Bottom-end and accessory specs (250 I6)
For completeness on a 250 I6 rebuild:
- Main cap bolts: 75-80 ft-lb final
- Rod bolts: 35 ft-lb final (lower than SBC because the I6 rod design uses a smaller fastener)
- Intake manifold bolts: 30 ft-lb (the I6 intake is shorter than the SBC and uses fewer bolts)
- Spark plugs: 15 ft-lb (gasketed plugs)
- Harmonic balancer: 60 ft-lb
- Flywheel: 60 ft-lb
- Valve cover: 90 in-lb
- Lug nuts (Nova): 80 ft-lb (factory 5x4.75 pattern)
Verify against the specific year's Nova service manual.
When to deviate
Use the head/hardware manufacturer's spec instead if you're running:
- Aftermarket aluminum heads (SBC): AFR, Dart, Edelbrock, etc. — typically 65-70 ft-lb with manufacturer-specific lubricant.
- Aftermarket aluminum heads (I6): Clifford Performance and a few others make aftermarket I6 heads — verify against their specific recommendation.
- ARP studs (any engine): follow ARP's instructions exactly.
- Stroker or built engine — use the engine builder's spec from their build documentation.
Common mistakes
- Applying SBC specs to a 250 I6. Wildly under-torques the head; gasket fails within a few hundred miles. The most common mistake on Nova I6 rebuilds.
- Applying I6 specs to an SBC. Over-torques the head; can pull threads in the block.
- Mixing factory and aftermarket bolts in the same head. Replace the entire set if any single bolt fails inspection.
- Skipping the three-pass sequence. Going straight to final torque distorts the head.
- Anti-seize on threads. Reduces friction and over-torques the bolt by 20-30%.

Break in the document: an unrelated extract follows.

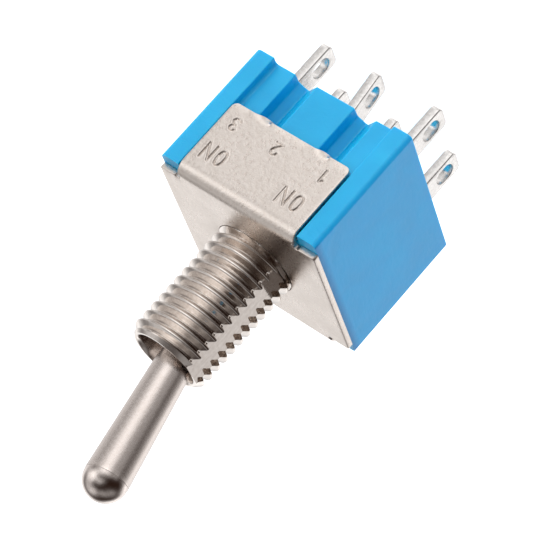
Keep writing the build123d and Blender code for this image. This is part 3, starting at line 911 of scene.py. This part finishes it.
# ----------------------------------------------------------------- springs
def coil(side_name):
    """A plunger's spring: the CAD coil as a piece of its own, carried with the lever."""
    src = nodes[f"spring_{side_name}"]
    o = bpy.data.objects.new(f"coil_{side_name}", src.data.copy())
    scene.collection.objects.link(o)
    paint(o, WIRE)
    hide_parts(f"spring_{side_name}")
    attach(o, "lever")
    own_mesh(o)
    return o


coil("front")
coil("rear")

# ------------------------------------------------------------------- floor
bm = bmesh.new()
R = 1.6
ring = [bm.verts.new((R * math.cos(2 * math.pi * i / 96), R * math.sin(2 * math.pi * i / 96), cad_lo.z)) for i in range(96)]
bm.faces.new(ring)
me = bpy.data.meshes.new("floor")
bm.to_mesh(me)
bm.free()
floor = bpy.data.objects.new("floor", me)
scene.collection.objects.link(floor)
fm = Mat("pale_floor")
fm.bsdf.inputs["Base Color"].default_value = (0.9, 0.9, 0.9, 1)
fm.bsdf.inputs["Roughness"].default_value = 0.9
fm.bsdf.inputs["Specular IOR Level"].default_value = 0.0
fm.bsdf.inputs["Emission Color"].default_value = (1, 1, 1, 1)
fm.bsdf.inputs["Emission Strength"].default_value = 0.85
paint(floor, fm.m)
floor.visible_glossy = False
floor.visible_shadow = False
floor.visible_diffuse = False

# ------------------------------------------------------------------- light
world = bpy.data.worlds.new("studio")
scene.world = world
world.use_nodes = True
wt = world.node_tree
wt.nodes.clear()
wout = wt.nodes.new("ShaderNodeOutputWorld")
bg = wt.nodes.new("ShaderNodeBackground")
wt.links.new(bg.outputs[0], wout.inputs[0])
dirn = wt.nodes.new("ShaderNodeTexCoord").outputs["Generated"]


def direction(az, el):
    a, e = math.radians(az), math.radians(el)
    return (math.cos(a) * math.cos(e), math.sin(a) * math.cos(e), math.sin(e))


def wmath(op, a, b=None):
    n = wt.nodes.new("ShaderNodeMath")
    n.operation = op
    for i, v in enumerate((a, b)):
        if v is None:
            continue
        if hasattr(v, "links"):
            wt.links.new(v, n.inputs[i])
        else:
            n.inputs[i].default_value = v
    return n.outputs[0]


def wmix(fac, a, b):
    n = wt.nodes.new("ShaderNodeMix")
    n.data_type = "RGBA"
    for i, v in ((0, fac), (6, a), (7, b)):
        if hasattr(v, "links"):
            wt.links.new(v, n.inputs[i])
        else:
            n.inputs[i].default_value = v
    return n.outputs[2]


# soft round glows of the tent, added together: (azimuth, elevation, brightness)
GLOW = 24.0
PATCHES = [
    (133, -17, 0.32), (-11, -36, 1.66), (-96, -34, 1.1), (90, 14, 1.09), (54, -53, 1.04), (57, 20, 0.97), (115, -18, 0.91),
    (-76, -23, 0.91), (-60, 29, 0.9), (-48, 13, 0.83), (17, 1, 0.79), (37, 10, 0.79), (87, -65, 0.75),
    (34, -76, 0.74), (82, -11, 0.72), (42, -32, 0.71), (-28, 23, 0.71), (74, -39, 0.71), (-63, -41, 0.69),
    (127, -35, 0.69), (-103, -82, 0.63), (22, -44, 0.6), (172, -71, 0.58), (102, -2, 0.58), (-43, -29, 0.57),
    (0, 82, 0.55), (-68, 3, 0.54), (-31, -50, 0.52), (-88, -7, 0.51), (32, 62, 0.49), (-93, 36, 0.48),
    (-40, 41, 0.47), (-108, -16, 0.41), (-148, -38, 0.39), (-15, 7, 0.37), (94, -28, 0.35), (2, -60, 0.35),
    (159, -43, 0.33), (-83, -55, 0.33), (-3, -9, 0.32), (50, -5, 0.28), (-8, 34, 0.27), (170, 65, 0.27),
    (-20, 55, 0.27), (12, 46, 0.26), (-128, -27, 0.23), (-51, -68, 0.22), (162, 28, 0.22), (70, 4, 0.21),
    (30, -15, 0.21), (-113, 25, 0.18), (150, 48, 0.13), (-55, -13, 0.12), (135, -8, 0.1), (142, 18, 0.09),
    (-23, -19, 0.09), (85, 71, 0.08), (-178, 39, 0.08), (62, -21, 0.07), (147, -24, 0.07),
]
AMBIENT, FILL = (0.030, 0.016, 0.011), 0.82
SIDE = (0.33, 0.31, 0.46)
total = None
for az, el, c in PATCHES:
    n = wt.nodes.new("ShaderNodeVectorMath")
    n.operation = "DOT_PRODUCT"
    wt.links.new(dirn, n.inputs[0])
    n.inputs[1].default_value = direction(az, el)
    glow = wmath("MULTIPLY", wmath("EXPONENT", wmath("MULTIPLY", wmath("SUBTRACT", n.outputs["Value"], 1.0), GLOW)), c)
    total = glow if total is None else wmath("ADD", total, glow)


def vmath(op, *values):
    n = wt.nodes.new("ShaderNodeVectorMath")
    n.operation = op
    for i, v in enumerate(values):
        if hasattr(v, "links"):
            wt.links.new(v, n.inputs[i])
        else:
            n.inputs[i].default_value = v
    return n.outputs[0]


col = vmath("ADD", total, AMBIENT)
path = wt.nodes.new("ShaderNodeLightPath")
# a wide fill from the -X side, which only matt surfaces show
n = wt.nodes.new("ShaderNodeVectorMath")
n.operation = "DOT_PRODUCT"
wt.links.new(dirn, n.inputs[0])
n.inputs[1].default_value = (-1, 0, 0)
side = wmath("POWER", wmath("MAXIMUM", n.outputs["Value"], 0.0), 2.0)
col = vmath("MULTIPLY_ADD", wmath("MULTIPLY", side, path.outputs["Is Diffuse Ray"]), SIDE, col)
col = wmix(path.outputs["Is Camera Ray"], col, (1, 1, 1, 1))
wt.links.new(col, bg.inputs[0])
# the tent lights matt surfaces more than its reflection in the metal shows
diffuse = path.outputs["Is Diffuse Ray"]
wt.links.new(wmath("ADD", wmath("MULTIPLY", diffuse, FILL), 1.0), bg.inputs[1])

# ------------------------------------------------------------------ camera
cam_data = bpy.data.cameras.new("camera")
cam = bpy.data.objects.new("camera", cam_data)
scene.collection.objects.link(cam)
scene.camera = cam
right = Vector((-0.73978245, 0.22120779, -0.63544396))
up = Vector((0.4590669, -0.52451526, -0.71703648))
back = Vector((-0.49191412, -0.8221623, 0.28647801))
m = Matrix((right, up, back)).transposed().to_4x4()
m.translation = Vector((-93.53303, -154.61311, 53.92501)) * MM
cam.matrix_world = m
cam_data.sensor_width = 36.0
cam_data.lens = 200.14
cam_data.clip_start, cam_data.clip_end = 0.01, 20
scene.view_settings.view_transform = "Standard"
scene.view_settings.look = "None"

I6 250 — is it worth keeping?
Many Nova owners eventually consider swapping the 250 I6 to a small-block V8 because the SBC is more powerful, has better aftermarket support, and is easier to source rebuild parts for. That's a personal call:
- Keep the I6 if your Nova is documented original and the engine is the original-build engine. Original 250-equipped Novas have specific value to enthusiasts.
- Keep the I6 if you want to do something interesting — aftermarket aluminum heads (Clifford), turbocharged 250 builds, or a stroker 292 with a forged crank.
- Swap to SBC 350 if you just want a reliable small-block V8 in a Nova body. The swap is straightforward, parts are everywhere, and the resulting car is mechanically equivalent to a factory V8 Nova.
A reminder on safety
These are research-derived values, not factory shop manual data for your specific engine. Always verify against the actual factory service manual for your specific year and engine — head bolt torque is a failure mode that destroys engines silently. The SBC vs I6 spec difference (60 ft-lb difference) is large enough that getting it wrong reliably blows the head gasket.